GenerateCNWorkloadHybridStage

Transforms a layer-by-layer workload into a fine-grained CN workload graph. Configurable via cn_define_mode and hint_loops.

Modes include:

  1. hint_loops defines outer-cn loops for splitting.
  2. hint_loops defines inner-cn loops; all others become outer-cn.
  3. hint_loops is a list-of-lists; layer_cutoffs defines to which layers each applies.
  4. hint_loops defines outer-cn; split_W_percentage limits constant operand memory footprint. Layers exceeding the limit are split in K.

InterCoreMappingStage

Performs inter-core mapping using a genetic algorithm. Starts from CMEs collected during intra-core mapping.


IntraCoreMappingStage

Finds optimal CMEs per node-core allocation. Groups nodes based on loop_ranges differences in relevant dimensions (e.g., K for convolution).


ONNXModelParserStage

Parses a workload file into a NetworkX graph. Converts ONNX into Stream’s internal representation.

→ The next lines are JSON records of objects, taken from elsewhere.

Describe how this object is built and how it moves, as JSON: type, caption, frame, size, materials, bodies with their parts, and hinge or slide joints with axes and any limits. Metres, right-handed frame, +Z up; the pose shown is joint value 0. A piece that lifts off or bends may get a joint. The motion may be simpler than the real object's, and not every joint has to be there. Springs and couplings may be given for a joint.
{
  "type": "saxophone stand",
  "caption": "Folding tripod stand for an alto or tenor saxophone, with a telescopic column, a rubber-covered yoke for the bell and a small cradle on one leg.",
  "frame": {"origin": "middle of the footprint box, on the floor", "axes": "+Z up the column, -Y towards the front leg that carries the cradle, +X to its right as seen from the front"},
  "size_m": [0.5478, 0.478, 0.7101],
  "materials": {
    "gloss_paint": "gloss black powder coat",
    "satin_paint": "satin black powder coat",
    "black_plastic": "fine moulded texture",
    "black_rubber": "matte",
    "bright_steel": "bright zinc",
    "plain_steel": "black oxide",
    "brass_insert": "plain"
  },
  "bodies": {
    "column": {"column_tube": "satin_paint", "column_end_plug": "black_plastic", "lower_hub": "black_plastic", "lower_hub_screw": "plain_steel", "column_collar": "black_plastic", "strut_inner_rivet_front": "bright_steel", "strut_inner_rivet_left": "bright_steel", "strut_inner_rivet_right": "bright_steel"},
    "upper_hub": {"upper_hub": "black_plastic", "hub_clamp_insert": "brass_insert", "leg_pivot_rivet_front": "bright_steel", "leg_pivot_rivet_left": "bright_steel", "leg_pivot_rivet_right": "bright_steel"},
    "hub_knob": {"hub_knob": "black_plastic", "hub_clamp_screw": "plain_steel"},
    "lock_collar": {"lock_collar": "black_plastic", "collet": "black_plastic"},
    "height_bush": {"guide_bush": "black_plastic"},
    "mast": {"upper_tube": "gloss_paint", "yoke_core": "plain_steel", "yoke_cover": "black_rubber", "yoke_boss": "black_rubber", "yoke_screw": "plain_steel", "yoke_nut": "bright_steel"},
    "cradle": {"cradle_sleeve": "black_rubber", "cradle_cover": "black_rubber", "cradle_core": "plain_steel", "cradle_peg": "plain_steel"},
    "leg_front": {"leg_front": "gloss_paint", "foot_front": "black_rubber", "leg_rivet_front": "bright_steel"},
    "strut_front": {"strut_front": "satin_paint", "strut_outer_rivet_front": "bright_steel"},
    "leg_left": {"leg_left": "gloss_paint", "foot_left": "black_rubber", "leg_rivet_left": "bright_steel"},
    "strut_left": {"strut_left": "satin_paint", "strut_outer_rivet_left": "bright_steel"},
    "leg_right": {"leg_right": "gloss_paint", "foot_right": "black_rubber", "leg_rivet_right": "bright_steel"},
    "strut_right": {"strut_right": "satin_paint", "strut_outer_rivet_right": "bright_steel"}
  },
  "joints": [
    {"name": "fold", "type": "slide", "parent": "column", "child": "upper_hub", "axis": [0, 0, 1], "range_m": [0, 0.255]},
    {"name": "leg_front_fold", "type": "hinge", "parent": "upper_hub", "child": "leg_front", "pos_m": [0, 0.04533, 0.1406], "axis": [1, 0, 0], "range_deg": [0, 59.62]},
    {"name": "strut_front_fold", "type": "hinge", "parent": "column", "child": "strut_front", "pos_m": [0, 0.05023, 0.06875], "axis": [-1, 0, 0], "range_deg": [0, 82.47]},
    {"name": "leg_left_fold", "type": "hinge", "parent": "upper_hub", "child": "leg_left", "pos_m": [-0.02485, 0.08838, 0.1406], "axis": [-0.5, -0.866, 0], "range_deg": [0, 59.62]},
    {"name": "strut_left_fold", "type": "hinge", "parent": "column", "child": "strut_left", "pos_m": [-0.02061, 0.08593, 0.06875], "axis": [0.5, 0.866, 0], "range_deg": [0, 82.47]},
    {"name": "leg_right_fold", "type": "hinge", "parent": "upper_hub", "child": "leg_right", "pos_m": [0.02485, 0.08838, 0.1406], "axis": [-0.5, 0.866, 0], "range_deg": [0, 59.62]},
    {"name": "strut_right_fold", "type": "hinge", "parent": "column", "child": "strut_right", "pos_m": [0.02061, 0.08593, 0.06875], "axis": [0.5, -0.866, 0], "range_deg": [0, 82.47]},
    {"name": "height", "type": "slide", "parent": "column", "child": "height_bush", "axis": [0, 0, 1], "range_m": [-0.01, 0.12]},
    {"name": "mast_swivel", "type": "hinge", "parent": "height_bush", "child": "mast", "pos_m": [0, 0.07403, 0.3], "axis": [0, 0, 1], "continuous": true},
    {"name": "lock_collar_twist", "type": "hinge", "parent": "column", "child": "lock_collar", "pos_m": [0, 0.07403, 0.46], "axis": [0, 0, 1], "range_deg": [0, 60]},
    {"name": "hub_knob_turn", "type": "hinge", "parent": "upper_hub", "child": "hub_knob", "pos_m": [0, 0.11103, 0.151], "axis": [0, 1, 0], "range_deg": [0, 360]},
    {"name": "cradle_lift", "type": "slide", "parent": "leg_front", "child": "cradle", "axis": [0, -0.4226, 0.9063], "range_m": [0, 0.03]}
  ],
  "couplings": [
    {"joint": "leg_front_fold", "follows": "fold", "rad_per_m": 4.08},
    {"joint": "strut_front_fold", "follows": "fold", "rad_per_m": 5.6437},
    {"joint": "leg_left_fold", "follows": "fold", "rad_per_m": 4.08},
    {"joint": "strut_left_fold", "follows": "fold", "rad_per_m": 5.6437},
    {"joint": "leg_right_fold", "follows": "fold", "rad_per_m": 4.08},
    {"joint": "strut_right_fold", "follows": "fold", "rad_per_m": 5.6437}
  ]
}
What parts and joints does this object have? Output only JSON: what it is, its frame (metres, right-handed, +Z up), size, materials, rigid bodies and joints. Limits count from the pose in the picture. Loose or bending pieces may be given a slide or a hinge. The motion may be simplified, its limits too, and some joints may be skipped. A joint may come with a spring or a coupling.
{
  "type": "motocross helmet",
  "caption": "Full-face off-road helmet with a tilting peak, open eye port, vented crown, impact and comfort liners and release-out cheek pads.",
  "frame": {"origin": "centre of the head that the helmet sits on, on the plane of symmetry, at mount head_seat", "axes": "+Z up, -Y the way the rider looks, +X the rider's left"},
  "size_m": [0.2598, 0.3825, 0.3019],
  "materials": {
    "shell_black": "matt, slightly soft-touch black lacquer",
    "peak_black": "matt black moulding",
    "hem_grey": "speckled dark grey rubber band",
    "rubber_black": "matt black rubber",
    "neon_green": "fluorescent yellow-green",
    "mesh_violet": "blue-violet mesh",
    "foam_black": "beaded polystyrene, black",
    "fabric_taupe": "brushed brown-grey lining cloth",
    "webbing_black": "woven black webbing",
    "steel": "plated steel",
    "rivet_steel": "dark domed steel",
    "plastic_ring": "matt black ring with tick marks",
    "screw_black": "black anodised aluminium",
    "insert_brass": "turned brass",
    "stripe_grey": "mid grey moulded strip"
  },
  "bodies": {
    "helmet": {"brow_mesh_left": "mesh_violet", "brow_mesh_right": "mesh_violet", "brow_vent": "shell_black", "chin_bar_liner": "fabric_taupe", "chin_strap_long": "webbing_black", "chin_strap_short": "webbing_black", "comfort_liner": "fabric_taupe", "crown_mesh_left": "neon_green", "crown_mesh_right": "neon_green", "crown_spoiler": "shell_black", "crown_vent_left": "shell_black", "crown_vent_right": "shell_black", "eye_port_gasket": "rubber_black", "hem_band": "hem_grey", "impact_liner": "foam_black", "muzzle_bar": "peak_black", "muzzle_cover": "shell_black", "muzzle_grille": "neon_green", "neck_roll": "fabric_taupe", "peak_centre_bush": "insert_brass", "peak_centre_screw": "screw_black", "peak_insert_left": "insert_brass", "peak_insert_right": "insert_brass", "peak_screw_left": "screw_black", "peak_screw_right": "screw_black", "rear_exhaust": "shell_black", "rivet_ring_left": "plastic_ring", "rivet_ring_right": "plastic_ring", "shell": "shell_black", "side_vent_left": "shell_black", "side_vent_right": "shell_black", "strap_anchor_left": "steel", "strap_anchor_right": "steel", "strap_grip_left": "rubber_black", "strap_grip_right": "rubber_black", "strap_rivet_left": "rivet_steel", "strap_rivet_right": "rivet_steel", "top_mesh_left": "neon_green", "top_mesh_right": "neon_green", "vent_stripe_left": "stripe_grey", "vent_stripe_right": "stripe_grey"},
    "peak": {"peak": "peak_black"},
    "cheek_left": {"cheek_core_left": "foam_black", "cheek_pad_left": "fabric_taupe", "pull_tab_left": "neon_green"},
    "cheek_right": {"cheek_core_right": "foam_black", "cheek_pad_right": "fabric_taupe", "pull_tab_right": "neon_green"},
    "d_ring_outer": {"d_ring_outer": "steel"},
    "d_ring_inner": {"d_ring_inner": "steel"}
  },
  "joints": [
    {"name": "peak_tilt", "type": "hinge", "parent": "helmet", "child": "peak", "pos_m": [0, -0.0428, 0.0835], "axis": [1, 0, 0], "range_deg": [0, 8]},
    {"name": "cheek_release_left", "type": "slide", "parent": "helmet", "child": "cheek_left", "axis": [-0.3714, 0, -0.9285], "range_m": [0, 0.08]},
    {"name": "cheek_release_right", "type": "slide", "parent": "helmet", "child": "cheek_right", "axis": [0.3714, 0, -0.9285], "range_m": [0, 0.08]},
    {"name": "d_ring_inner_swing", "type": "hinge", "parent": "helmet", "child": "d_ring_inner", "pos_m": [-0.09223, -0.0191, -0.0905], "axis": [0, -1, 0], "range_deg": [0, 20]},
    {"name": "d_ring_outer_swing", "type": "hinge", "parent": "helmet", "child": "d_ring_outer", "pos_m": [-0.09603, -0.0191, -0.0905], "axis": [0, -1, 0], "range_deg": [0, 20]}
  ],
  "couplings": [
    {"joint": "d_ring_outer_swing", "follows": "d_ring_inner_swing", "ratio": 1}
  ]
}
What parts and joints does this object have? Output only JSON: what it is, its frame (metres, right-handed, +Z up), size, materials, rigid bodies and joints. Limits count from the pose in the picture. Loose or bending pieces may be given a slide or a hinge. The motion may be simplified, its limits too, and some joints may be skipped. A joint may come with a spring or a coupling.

You can also reuse ZigZag’s implemented stages within Stream.


Creating a Custom Stage

To create a custom stage (e.g., optimize for something other than energy), copy an existing stage and modify it as needed. Make sure to:

  • Inherit from the abstract Stage class
  • Initialize your substage at the beginning of your callables list:
    substages = [YourNextStage(...), ...]
    stage = YourStage(substages, **kwargs)
    
  • Iterate over for cme, extra_info in substage.run(): to yield results
  • If you're reducing (like MinimalLatencyStage), yield outside the loop

Creating custom stages enables targeted optimization and full control over the pipeline logic.